Probably most notably, there’s a karaoke bar that features a delightful selection of songs where you have to match buttons to the rhythm to sing. There’s nothing sillier than a yakuza singing off key. There’s so many minigames to lose yourself in while Kiryu roams the streets of Japan, and they’re a great way to unravel yourself from the intensity of the main story. Yakuza Kiwami 2 is a crime-drama game, so the tension is almost always cranked up to a 10 during the story. It’s just nice to take a break every once and a while to explore the sights and play a few games to earn some rewards.

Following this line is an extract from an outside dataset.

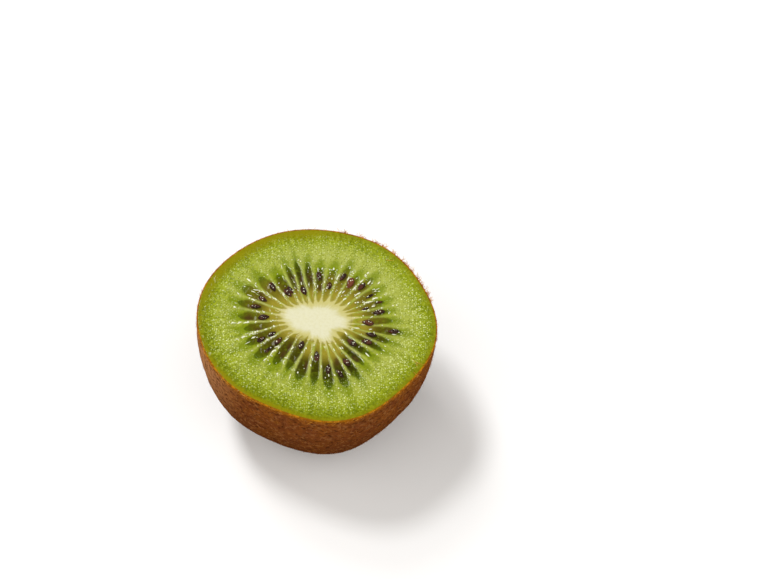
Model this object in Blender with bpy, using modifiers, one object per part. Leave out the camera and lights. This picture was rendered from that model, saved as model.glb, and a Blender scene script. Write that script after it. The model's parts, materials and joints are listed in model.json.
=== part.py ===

Summary and Final Thoughts
Yakuza Kiwami 2 is a beautifully crafted fighting game, with a little bit of something for everyone. The drama and struggle of Kazuma Kiryu stuck with me long after I put the game down to focus on other tasks at hand. My mind kept drifting back to my current place in the game, and what I would aim to accomplish when I logged back in. I could very clearly see the bright lights of Sotenbori, and looked forward to traversing the streets at my own pace while knocking some sense into a few thugs for some extra cash.
Yakuza Kiwami 2 has a funny magnetism that I haven’t experienced in a long time. It’s not a game that I felt pressured to make progress in or play, because I enjoyed every second. For me, Yakuza Kiwami 2 is a fantastic standalone game since I had no prior experience with the series. I think it says a lot for a game to be able to hold its own without relying on nostalgia of previous titles, and Yakuza Kiwami 2 can definitely stand on its own two feet.